Ahora, ese libro en todas las vidrieras, en todas las bibliotecas, en todos los colegios. ¿Acaso no avanza la humanidad? ¡¡Sí!! Una noticia que nos hace renacer el optimismo aun a los que nos ha tocado vivir la experiencia argentina. Porque estaría mintiendo al lector si aquí, en la euforia de ver definitivamente consagrado un libro pacifista leído en la niñez, no volviera la vista hacia mi querido país y denunciara una vez más –y lo seguiré haciendo hasta que se quiebre el silencio cómplice– que en la Argentina de la democracia se premió a un quemador de libros. La figura más deleznable para un demócrata: quien sobre la base de la fuerza de su uniforme se erige en máximo juez y quema libros. La bravata de un ignorante uniformado erigido en custodio moral sobre la base de la pistola y la extorsión de la fuerza. Lea el lector estos documentos de la vergüenza argentina: “Queman textos subversivos en Córdoba: el comando del cuerpo de Ejército III informa que en la fecha procede a incinerar esta documentación perniciosa que afecta al intelecto y a nuestra manera de ser cristiana. A fin de que no quede ninguna parte de esos libros, folletos, revistas, etc., se toma esta resolución para que con este material se evite continuar engañando a nuestra juventud sobre el verdadero bien que representan nuestros símbolos nacionales, a nuestra familia, nuestra iglesia, y, en fin, nuestro más tradicional acervo espiritual sintetizado en Dios, Patria, Hogar”. Firma el comunicado el teniente coronel Gorleri. Este comunicado puede leerse en todos los diarios del 30.4.76. Aquí está reproducido del diario La Opinión de esa fecha.
Bien, si el lector observa las listas de ascensos otorgadas por el Senado de la Nación en 1984 (por voto de la bancada de la Unión Cívica Radical) se va a encontrar con el ascenso a general del coronel Gorleri, el mismo que ocho años antes había quemado libros “por Dios, Patria, Hogar”. La democracia argentina premiaba así al cobarde oficial que se había sacado todas las inhibiciones y practicado en público su masturbación de sometedor de indefensos. Los senadores radicales votaron aunque tenían todos los antecedentes del quemador de libros. Se dijo en aquel momento que había sido un pedido del Pocho cordobés ya que Gorleri era el más querido de los oficiales de Menéndez (sí, aquella fiera humana desaparecedor, torturador, secuestrador, que una vez quiso correr con un puñal a fotógrafos y periodistas). Entre el Pocho y el general Menéndez había quedado una amistad sellada durante los años de la ignominia cuando los dos concurrían a una peña donde todos se regalaban elogios hasta el asco.

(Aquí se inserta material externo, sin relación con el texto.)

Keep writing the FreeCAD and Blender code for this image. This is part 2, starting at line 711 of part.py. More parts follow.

El general Gorleri. Una figura, un símbolo. El quemador de libros premiado con galones por los representantes del pueblo. ¡Cuánta humillación para los autores de los libros quemados! ¡Cuánta humillación para los lectores de los libros quemados! ¡Cuánta humillación para los maestros que abrieron por primera vez las páginas de esos libros a sus alumnos!

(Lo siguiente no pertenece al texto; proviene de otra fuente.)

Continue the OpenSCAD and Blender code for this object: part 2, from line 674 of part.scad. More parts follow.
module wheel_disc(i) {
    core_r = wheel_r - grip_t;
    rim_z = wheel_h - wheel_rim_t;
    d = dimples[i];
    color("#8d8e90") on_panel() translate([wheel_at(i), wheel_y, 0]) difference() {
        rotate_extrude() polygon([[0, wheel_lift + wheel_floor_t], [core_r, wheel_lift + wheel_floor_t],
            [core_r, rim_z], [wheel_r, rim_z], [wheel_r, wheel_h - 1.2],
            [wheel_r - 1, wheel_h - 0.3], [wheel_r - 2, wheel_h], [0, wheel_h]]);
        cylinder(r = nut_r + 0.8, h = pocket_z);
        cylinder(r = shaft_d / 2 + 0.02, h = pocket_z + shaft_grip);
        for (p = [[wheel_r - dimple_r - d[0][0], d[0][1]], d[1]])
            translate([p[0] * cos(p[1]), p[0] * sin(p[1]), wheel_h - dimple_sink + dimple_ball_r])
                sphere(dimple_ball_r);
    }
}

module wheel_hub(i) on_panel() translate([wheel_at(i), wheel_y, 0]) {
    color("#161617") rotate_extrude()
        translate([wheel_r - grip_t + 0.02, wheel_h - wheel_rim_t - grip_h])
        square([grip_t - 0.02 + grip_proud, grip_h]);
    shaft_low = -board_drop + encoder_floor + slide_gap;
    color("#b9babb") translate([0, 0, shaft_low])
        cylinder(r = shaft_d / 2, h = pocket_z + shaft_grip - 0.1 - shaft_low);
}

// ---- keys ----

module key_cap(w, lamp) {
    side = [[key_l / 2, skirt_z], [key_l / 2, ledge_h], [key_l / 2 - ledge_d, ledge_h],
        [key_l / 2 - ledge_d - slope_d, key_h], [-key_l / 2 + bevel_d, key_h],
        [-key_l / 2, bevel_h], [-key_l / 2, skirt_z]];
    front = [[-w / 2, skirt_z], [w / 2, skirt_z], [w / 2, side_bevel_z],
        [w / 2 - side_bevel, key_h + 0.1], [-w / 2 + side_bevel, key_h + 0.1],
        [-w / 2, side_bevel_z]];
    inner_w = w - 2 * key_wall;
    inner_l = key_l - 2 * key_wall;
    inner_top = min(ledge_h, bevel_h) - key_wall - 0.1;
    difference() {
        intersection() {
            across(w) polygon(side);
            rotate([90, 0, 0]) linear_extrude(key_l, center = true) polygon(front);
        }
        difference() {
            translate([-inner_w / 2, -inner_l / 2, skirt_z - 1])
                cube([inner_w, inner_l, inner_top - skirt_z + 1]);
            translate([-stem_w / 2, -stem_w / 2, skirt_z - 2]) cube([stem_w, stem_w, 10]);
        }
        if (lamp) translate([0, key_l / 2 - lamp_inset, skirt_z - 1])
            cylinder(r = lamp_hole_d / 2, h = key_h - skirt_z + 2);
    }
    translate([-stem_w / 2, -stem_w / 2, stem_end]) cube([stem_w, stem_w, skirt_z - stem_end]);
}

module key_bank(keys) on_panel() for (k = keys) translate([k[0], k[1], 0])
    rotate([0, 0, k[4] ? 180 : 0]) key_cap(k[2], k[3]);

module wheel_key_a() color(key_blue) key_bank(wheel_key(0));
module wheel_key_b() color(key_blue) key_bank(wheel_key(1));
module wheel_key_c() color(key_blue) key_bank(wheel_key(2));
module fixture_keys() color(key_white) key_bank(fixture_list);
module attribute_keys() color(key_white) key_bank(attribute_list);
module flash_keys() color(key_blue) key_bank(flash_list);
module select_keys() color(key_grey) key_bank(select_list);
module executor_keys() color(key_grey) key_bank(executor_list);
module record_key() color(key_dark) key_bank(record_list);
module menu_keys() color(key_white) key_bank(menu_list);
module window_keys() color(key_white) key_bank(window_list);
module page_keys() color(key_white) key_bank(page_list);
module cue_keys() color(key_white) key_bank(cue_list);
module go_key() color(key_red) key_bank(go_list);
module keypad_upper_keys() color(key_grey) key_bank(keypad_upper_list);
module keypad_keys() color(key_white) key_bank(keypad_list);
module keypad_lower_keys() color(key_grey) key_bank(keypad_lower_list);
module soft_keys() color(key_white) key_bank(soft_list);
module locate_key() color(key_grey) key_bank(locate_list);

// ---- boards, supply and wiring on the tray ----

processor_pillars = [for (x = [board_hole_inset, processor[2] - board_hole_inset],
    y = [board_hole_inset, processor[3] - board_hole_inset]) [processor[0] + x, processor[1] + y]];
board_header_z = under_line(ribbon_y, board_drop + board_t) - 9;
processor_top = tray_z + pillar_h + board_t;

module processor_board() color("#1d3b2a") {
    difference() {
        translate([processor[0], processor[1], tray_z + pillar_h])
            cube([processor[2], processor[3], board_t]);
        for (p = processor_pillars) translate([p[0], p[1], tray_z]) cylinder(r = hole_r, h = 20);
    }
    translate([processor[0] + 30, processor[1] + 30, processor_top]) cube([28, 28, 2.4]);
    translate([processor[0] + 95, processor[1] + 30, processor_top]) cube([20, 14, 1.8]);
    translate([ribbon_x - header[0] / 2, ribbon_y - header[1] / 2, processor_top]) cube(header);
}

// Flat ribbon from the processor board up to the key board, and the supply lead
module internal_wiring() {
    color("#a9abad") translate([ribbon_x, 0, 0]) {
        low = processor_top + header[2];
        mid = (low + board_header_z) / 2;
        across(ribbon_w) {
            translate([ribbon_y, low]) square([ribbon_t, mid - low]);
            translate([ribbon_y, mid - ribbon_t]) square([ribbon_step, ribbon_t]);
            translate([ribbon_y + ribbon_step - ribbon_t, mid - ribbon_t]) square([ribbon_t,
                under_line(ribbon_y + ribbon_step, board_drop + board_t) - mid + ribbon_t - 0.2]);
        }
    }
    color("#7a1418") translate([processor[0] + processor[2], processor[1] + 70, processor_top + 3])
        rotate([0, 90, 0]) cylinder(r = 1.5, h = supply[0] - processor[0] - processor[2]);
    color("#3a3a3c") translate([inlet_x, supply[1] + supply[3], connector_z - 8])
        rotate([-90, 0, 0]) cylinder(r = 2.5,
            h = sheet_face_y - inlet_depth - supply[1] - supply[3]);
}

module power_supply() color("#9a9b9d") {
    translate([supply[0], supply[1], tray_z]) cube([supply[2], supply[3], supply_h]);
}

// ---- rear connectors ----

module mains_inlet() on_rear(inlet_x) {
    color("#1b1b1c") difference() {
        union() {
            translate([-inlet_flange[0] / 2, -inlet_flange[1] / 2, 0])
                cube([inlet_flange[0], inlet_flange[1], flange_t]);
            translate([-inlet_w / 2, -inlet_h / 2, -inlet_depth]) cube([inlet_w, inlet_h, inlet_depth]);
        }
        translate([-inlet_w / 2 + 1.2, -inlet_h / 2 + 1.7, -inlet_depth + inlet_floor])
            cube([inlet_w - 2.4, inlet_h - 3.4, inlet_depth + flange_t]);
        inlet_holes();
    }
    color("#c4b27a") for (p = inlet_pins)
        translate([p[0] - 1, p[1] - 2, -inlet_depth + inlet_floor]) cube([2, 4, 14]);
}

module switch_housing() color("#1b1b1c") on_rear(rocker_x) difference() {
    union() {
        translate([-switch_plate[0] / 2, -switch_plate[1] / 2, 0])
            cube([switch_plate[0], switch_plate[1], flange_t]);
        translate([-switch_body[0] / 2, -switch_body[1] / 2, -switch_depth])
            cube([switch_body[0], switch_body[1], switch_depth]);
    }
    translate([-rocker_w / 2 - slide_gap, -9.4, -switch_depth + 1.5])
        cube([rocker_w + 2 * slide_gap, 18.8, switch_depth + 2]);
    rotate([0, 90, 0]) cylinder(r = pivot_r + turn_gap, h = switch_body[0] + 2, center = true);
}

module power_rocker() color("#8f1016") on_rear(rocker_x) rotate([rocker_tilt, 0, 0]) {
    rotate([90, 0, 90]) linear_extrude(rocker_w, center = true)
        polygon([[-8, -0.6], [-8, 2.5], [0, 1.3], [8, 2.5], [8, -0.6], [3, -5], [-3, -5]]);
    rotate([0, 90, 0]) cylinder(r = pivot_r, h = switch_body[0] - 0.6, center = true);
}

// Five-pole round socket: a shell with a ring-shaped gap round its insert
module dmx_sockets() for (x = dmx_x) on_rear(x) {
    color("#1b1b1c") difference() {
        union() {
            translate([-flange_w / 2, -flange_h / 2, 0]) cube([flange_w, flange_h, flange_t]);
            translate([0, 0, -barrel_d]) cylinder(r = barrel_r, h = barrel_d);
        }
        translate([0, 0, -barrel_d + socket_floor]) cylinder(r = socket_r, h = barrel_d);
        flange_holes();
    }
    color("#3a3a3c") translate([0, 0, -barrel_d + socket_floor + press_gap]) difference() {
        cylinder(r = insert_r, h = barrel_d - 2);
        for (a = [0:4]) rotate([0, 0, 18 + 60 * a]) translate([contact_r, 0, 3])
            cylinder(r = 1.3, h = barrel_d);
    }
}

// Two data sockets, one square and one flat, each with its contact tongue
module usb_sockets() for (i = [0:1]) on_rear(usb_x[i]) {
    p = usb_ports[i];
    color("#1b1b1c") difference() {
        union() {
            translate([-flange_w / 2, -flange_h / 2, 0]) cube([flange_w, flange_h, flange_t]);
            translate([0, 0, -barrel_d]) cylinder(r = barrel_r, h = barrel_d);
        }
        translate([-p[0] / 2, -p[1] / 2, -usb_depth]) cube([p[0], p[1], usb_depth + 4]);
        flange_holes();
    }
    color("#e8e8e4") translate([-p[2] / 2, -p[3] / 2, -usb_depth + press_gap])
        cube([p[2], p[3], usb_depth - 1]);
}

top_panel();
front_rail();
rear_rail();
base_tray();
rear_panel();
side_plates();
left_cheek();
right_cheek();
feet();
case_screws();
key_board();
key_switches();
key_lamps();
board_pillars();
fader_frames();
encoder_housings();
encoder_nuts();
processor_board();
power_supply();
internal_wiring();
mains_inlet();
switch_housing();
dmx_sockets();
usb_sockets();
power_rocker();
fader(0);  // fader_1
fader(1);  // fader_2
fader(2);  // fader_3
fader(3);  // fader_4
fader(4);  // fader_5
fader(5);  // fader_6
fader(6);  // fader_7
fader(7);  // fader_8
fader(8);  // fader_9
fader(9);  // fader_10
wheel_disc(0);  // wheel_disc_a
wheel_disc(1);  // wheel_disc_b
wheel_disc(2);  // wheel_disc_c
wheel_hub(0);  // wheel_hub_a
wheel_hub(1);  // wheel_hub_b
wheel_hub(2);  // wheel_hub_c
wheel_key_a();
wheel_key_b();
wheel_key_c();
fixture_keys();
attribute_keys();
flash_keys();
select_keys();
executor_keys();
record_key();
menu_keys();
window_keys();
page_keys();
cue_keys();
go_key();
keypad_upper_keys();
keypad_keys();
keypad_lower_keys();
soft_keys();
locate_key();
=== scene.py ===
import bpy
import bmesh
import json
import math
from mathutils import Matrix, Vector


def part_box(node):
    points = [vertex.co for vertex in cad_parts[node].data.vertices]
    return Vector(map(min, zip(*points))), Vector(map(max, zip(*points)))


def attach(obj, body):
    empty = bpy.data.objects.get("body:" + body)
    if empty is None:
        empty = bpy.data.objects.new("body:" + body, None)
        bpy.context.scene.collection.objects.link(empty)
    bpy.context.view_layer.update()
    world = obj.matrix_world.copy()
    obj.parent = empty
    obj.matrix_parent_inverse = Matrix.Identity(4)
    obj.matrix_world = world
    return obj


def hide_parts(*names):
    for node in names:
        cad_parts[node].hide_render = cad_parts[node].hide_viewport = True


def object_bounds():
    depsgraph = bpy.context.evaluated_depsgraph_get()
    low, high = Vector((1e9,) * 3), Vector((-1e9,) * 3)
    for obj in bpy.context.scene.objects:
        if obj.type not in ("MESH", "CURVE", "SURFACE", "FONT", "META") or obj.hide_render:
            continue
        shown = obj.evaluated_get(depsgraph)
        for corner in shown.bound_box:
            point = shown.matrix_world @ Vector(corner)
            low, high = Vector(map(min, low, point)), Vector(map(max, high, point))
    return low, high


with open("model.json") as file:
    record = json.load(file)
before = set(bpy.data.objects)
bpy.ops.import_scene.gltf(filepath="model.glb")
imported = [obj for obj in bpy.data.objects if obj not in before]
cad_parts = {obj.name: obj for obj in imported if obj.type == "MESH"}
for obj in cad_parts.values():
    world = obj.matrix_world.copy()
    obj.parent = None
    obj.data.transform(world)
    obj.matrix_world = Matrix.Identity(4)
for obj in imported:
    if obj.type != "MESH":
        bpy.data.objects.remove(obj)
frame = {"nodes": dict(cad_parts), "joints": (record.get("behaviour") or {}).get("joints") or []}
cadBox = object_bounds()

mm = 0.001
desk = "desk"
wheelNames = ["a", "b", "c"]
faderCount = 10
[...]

Todos los legisladores del Congreso nacional saben esta aberración: que cometieron miembros de su seno, quienes premiaron a un miserable quemador de libros. Pero se callaron y se callan la boca. Miraron para otro lado. La Sociedad Argentina de Escritores convocó ese día a un congreso sobre la metáfora en tiempos de Francisco de Paula Cacarreca. La Secretaría de Derechos Humanos no captó nunca la denuncia, estarían de vacaciones; la Ssecretaría de Cultura premió a la autora de los amores de Manuelita Rosas y Ciriaco Cuitiño. Zulemita, ante periodistas ingleses acreditados ante el Foreign Office, dijo ignorar que en la Argentina se hubieran quemado libros. El general Balza señaló que no pudo percibir durante esa época que ocurrieran cosas como las denunciadas. Que en ese entonces no leía los diarios. ¿Puede soportar un ejército tener entre sus filas un general quemador de libros? No contesta, no sabe.
¿Puede una democracia mantener con el esfuerzo de sus hijos el pago mensual de un uniformado quemador de libros?
¿Habrá alguien que oiga esta pregunta?
Erich Maria Remarque: el triunfo de la palabra sobre la muerte. General de brigada Gorleri: la República sometida a la mentira y al golpe de furca. Argentina, 1998.